3D code data
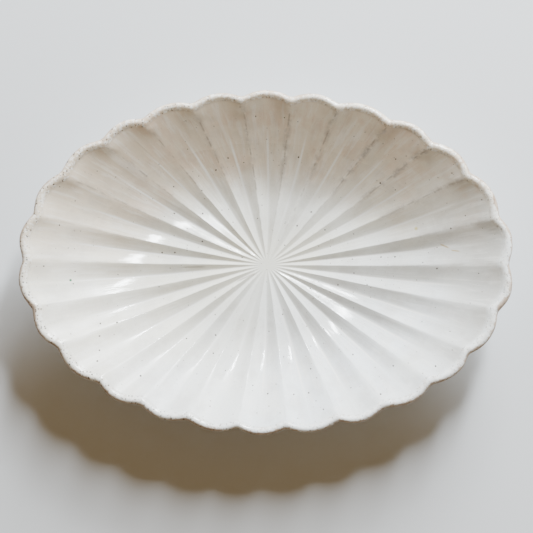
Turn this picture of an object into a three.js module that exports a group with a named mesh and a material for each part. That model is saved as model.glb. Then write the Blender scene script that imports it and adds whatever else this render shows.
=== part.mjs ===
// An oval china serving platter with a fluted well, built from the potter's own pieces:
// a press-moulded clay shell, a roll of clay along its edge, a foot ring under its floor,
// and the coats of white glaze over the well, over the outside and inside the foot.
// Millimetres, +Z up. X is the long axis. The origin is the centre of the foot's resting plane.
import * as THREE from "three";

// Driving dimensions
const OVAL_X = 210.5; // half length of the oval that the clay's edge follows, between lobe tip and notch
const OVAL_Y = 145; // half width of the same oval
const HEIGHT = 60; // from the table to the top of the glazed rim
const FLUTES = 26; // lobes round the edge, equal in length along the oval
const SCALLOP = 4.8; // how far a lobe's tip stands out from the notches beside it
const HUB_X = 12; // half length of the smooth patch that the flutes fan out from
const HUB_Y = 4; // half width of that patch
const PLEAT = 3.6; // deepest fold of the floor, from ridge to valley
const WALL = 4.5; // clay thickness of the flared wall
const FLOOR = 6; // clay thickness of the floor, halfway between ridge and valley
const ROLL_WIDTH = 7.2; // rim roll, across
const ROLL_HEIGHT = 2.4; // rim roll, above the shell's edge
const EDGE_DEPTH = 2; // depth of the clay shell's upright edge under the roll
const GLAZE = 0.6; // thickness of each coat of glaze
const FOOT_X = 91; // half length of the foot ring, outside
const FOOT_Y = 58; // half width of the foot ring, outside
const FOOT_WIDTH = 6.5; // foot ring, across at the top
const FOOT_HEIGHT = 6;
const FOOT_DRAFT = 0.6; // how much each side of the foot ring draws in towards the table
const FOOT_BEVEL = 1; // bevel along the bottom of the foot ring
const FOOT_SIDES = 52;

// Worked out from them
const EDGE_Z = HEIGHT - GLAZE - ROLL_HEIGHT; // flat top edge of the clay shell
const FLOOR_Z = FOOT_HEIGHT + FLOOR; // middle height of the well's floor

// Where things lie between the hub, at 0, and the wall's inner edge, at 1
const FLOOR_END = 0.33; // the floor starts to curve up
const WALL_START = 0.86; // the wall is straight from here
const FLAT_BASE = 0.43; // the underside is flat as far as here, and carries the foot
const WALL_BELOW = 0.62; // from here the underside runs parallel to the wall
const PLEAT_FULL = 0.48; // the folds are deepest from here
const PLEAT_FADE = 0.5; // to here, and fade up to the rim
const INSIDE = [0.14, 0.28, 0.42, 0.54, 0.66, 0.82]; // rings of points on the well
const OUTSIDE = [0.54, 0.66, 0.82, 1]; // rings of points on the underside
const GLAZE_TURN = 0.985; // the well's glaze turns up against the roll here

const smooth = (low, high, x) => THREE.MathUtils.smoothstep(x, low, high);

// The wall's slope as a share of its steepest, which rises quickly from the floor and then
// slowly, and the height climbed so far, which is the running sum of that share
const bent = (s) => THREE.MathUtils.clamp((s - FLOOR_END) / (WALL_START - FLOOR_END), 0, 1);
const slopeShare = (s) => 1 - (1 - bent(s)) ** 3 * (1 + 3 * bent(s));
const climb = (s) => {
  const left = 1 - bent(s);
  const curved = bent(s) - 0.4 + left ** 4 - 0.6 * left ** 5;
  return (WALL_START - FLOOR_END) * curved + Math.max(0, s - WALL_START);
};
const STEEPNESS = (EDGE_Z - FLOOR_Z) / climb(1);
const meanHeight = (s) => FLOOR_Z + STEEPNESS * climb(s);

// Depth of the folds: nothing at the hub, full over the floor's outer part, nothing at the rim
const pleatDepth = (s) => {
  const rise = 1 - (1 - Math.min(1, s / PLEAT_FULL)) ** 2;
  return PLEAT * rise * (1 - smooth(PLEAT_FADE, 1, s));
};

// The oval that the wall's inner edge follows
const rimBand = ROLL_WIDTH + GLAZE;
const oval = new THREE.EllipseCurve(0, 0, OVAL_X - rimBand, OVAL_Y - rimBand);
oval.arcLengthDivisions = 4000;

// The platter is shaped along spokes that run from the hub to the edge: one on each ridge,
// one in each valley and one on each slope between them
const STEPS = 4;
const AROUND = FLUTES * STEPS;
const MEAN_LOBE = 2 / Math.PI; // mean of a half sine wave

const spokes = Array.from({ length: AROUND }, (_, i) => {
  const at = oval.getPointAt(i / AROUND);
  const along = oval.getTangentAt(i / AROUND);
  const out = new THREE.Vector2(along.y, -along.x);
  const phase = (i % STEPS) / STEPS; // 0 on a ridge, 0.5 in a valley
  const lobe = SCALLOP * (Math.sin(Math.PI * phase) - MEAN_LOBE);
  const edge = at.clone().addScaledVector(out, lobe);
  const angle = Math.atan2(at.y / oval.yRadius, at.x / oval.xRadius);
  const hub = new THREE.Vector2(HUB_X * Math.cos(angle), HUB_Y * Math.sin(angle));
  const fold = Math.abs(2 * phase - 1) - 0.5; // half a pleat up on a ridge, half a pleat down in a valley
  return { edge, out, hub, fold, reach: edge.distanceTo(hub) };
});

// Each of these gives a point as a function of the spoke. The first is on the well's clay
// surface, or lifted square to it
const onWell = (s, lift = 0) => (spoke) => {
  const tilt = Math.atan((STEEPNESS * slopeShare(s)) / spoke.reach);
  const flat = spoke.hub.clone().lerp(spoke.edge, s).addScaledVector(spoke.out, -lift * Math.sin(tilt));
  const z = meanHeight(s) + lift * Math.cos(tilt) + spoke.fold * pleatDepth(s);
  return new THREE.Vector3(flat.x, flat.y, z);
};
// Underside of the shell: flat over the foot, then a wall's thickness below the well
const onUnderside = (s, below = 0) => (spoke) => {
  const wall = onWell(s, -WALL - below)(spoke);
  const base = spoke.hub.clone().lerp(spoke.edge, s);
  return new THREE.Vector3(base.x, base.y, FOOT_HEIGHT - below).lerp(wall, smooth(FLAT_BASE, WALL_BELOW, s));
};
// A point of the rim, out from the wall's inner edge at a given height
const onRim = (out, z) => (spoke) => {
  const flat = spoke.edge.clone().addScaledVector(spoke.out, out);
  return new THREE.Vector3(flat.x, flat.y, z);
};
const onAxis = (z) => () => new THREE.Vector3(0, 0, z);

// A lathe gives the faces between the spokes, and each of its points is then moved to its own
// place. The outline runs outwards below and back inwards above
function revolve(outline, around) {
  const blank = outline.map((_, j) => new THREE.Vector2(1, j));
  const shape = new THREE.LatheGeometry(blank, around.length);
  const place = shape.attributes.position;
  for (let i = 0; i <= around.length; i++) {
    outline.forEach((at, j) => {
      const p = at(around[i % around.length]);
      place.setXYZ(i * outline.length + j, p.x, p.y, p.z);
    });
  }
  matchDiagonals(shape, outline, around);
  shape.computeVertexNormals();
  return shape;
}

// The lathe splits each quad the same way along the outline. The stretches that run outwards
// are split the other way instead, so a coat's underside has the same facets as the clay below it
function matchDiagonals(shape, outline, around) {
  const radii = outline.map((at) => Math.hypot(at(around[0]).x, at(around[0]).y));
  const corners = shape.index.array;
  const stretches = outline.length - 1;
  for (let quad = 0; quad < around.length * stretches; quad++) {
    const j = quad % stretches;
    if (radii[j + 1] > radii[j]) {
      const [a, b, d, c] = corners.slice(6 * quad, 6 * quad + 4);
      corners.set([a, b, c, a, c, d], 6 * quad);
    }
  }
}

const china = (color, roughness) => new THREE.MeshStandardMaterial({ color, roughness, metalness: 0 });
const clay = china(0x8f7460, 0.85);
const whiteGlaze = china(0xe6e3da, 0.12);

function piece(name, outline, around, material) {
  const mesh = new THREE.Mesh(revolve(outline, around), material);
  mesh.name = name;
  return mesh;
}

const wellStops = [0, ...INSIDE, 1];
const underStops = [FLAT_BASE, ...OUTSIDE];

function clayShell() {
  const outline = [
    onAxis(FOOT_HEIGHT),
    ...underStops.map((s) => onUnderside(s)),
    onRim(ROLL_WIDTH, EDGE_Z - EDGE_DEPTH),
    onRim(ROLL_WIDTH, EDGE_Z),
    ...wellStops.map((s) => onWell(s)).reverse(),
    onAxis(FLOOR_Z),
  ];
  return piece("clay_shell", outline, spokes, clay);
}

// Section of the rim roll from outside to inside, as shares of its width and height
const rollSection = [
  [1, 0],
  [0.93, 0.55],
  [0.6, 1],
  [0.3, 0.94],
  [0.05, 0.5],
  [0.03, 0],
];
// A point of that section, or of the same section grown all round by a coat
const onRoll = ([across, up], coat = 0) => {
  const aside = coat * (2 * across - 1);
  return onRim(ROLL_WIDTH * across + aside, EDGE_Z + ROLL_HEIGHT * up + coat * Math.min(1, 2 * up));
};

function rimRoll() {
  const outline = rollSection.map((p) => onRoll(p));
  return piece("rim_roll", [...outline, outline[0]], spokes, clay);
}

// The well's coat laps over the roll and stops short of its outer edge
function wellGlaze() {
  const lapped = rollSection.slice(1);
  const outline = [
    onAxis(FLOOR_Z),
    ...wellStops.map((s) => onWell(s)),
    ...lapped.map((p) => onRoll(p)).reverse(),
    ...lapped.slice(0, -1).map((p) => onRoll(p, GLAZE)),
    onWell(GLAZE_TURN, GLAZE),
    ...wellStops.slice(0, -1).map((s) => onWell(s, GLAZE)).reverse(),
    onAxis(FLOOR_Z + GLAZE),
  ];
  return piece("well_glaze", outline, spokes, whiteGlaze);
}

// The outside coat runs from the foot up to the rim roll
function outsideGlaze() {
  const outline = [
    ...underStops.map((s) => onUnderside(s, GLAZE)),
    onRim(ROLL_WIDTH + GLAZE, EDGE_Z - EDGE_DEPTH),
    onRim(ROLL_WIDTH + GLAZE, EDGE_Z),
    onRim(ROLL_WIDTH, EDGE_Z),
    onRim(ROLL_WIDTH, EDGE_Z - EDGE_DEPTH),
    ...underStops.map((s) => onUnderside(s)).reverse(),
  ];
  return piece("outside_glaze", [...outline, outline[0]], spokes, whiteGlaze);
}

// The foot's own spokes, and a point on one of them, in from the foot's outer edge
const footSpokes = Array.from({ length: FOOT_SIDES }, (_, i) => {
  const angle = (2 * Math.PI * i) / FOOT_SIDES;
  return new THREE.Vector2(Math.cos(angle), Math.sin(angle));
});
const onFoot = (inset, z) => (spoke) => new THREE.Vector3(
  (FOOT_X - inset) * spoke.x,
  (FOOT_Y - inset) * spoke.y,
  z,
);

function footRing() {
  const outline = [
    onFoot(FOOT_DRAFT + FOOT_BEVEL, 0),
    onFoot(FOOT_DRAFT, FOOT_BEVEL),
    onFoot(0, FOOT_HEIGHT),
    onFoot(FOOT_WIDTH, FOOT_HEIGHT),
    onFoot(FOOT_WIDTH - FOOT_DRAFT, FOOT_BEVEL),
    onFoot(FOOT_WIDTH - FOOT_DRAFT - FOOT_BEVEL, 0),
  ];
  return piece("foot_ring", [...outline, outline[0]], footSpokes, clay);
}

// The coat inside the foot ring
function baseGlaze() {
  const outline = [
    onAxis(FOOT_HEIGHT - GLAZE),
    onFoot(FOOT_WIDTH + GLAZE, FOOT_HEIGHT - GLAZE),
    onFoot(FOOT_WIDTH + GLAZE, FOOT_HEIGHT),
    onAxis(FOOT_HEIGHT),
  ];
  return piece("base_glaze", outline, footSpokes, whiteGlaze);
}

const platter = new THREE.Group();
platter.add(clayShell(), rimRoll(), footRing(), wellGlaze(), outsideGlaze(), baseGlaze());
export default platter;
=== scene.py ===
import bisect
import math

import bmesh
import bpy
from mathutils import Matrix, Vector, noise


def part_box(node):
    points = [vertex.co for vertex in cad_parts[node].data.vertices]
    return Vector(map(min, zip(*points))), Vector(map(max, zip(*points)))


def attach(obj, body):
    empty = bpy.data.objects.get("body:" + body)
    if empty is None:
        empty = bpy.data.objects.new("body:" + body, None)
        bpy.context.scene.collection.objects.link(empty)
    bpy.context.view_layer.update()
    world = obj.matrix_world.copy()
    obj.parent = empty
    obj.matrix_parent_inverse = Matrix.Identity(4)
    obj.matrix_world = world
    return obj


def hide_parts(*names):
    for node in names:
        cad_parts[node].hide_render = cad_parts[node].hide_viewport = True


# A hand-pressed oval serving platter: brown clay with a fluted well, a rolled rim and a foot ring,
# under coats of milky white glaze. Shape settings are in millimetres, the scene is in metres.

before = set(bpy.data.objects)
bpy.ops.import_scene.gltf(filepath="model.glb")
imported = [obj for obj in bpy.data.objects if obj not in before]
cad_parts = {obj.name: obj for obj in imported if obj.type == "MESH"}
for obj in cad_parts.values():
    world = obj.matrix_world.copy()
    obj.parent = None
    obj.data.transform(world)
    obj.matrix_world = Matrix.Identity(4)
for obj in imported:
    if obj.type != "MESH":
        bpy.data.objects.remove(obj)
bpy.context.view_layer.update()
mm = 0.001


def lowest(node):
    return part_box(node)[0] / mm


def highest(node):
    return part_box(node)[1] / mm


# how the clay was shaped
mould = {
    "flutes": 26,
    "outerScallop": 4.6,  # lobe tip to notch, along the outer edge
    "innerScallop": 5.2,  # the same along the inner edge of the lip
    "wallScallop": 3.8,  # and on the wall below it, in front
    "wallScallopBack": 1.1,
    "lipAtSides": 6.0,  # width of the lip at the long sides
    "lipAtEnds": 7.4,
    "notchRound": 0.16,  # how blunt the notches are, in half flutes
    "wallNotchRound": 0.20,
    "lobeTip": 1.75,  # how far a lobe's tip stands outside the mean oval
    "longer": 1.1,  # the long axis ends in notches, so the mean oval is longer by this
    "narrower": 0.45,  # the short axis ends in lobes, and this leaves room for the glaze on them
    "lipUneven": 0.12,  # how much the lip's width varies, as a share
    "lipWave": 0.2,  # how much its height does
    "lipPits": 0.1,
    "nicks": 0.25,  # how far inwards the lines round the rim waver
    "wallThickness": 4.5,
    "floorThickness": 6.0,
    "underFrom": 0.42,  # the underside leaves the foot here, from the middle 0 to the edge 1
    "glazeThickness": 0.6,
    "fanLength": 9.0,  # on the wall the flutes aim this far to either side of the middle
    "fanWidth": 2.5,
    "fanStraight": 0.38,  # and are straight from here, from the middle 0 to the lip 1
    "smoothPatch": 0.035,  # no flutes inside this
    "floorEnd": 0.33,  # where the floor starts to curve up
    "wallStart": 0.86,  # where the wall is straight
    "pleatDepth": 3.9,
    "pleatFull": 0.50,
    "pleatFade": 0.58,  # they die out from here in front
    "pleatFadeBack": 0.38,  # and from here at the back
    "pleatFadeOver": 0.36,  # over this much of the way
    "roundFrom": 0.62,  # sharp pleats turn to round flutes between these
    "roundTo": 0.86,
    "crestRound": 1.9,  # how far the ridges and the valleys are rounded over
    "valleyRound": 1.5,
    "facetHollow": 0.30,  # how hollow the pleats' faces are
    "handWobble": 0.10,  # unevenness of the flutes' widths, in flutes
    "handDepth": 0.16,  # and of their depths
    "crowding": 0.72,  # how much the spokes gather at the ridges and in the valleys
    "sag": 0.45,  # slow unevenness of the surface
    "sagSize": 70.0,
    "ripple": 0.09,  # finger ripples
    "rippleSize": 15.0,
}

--

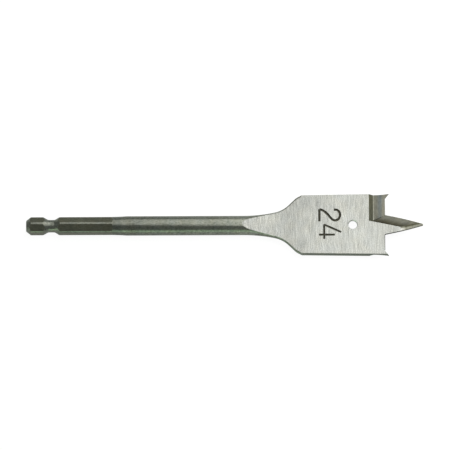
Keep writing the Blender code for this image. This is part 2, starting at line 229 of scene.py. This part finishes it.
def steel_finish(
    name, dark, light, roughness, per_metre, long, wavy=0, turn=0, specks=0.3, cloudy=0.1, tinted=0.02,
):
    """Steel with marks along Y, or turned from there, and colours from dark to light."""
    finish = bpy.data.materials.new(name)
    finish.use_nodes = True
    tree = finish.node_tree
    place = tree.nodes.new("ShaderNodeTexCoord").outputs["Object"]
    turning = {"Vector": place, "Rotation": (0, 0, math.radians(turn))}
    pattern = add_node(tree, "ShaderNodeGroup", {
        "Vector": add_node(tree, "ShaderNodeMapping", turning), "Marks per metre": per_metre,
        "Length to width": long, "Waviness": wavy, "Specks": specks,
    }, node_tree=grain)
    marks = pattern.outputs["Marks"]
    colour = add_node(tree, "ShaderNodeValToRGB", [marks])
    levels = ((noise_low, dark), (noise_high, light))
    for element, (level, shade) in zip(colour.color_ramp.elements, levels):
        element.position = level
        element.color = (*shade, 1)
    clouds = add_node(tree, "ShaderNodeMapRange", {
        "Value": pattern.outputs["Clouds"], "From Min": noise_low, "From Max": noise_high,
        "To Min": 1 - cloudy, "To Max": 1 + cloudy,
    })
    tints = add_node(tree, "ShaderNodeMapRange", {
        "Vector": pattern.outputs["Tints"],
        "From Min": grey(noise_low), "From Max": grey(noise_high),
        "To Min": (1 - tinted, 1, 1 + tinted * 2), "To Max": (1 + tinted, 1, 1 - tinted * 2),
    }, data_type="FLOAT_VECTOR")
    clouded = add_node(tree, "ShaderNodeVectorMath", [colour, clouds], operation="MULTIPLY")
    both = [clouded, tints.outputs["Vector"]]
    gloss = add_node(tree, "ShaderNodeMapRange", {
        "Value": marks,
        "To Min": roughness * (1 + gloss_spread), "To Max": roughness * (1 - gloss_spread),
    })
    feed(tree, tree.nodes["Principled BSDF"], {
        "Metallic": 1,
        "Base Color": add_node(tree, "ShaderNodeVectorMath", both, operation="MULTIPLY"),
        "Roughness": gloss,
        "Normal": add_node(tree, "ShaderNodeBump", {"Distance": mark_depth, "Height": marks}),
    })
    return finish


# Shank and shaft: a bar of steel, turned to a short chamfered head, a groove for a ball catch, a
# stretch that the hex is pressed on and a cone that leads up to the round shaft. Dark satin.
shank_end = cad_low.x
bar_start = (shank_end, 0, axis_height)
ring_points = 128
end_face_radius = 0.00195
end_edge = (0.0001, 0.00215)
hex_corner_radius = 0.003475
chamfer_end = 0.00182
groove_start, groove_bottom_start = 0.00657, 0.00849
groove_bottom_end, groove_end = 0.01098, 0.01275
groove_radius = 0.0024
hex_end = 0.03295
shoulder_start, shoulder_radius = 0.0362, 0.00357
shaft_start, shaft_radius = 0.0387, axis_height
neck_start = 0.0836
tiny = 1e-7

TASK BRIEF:
The lines above from the one containing "bpy.context.scene.collection.objects.link(empty)" through the one containing "return part_box(node)[1] / mm" are to be set down exactly, and no others.

CORRECT RESULT:
        bpy.context.scene.collection.objects.link(empty)
    bpy.context.view_layer.update()
    world = obj.matrix_world.copy()
    obj.parent = empty
    obj.matrix_parent_inverse = Matrix.Identity(4)
    obj.matrix_world = world
    return obj


def hide_parts(*names):
    for node in names:
        cad_parts[node].hide_render = cad_parts[node].hide_viewport = True


# A hand-pressed oval serving platter: brown clay with a fluted well, a rolled rim and a foot ring,
# under coats of milky white glaze. Shape settings are in millimetres, the scene is in metres.

before = set(bpy.data.objects)
bpy.ops.import_scene.gltf(filepath="model.glb")
imported = [obj for obj in bpy.data.objects if obj not in before]
cad_parts = {obj.name: obj for obj in imported if obj.type == "MESH"}
for obj in cad_parts.values():
    world = obj.matrix_world.copy()
    obj.parent = None
    obj.data.transform(world)
    obj.matrix_world = Matrix.Identity(4)
for obj in imported:
    if obj.type != "MESH":
        bpy.data.objects.remove(obj)
bpy.context.view_layer.update()
mm = 0.001


def lowest(node):
    return part_box(node)[0] / mm


def highest(node):
    return part_box(node)[1] / mm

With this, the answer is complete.